Horsemanship & Equine Partnership
GOAL ORIENTED VS UNIVERSAL HORSE
Many people ride with a goal-oriented perspective. They fixate on the show, trail ride, working cattle, competitive trail, etc.
Horses can learn to tolerate familiar scenarios within a jumping arena, Dressage arena, working cattle, or on a trail. It isn't until something new or different is asked of the horse, until most people realize there is a lack of adaptability within their horse.
I like to see horses that are universal. A roping horse should be able to clamber over or even jump a small obstacle or fence when presented to him. A jumping horse should not have a meltdown and become impossible to "deal with" if he is passing an arena full of cows. He may want to stop, look, smell, and consider the cows for a moment or two, but then ideally should be able to continue on with his ride with no leftover tension or stress from his encounter with the cows.

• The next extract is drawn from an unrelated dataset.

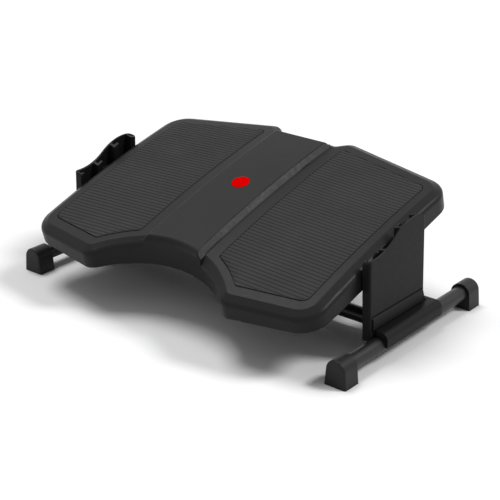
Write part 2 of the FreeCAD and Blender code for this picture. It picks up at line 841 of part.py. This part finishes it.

IT'S THE THOUGHT THAT COUNTS
My priority is to create horses whose minds are available to hear my input in any situation. Learning to assess the horse's current temperament and how to influence his mind builds quality equine partnerships.
HELPING YOUR HORSE
Often when we ride there are literal obstacles along the way whether it be a mailbox, a slamming trailer door, a flag or umbrella near an arena or another potential "crisis" opportunities as seen by the horse.
Generally, people do whatever is necessary to get past and "survive" the crisis. They continue on with no thought as to whether after passing the "stressful spot" the horse has been helped, influenced or affected to be more confident when addressing a similar situation in the future.
Repetitive experience and exposure have been the common method of "training" a horse. But think back as to how your horse reacts each time a new or unknown situation arises? Can you help him adjust quietly (mentally, physically, and emotionally) without the crisis becoming an issue?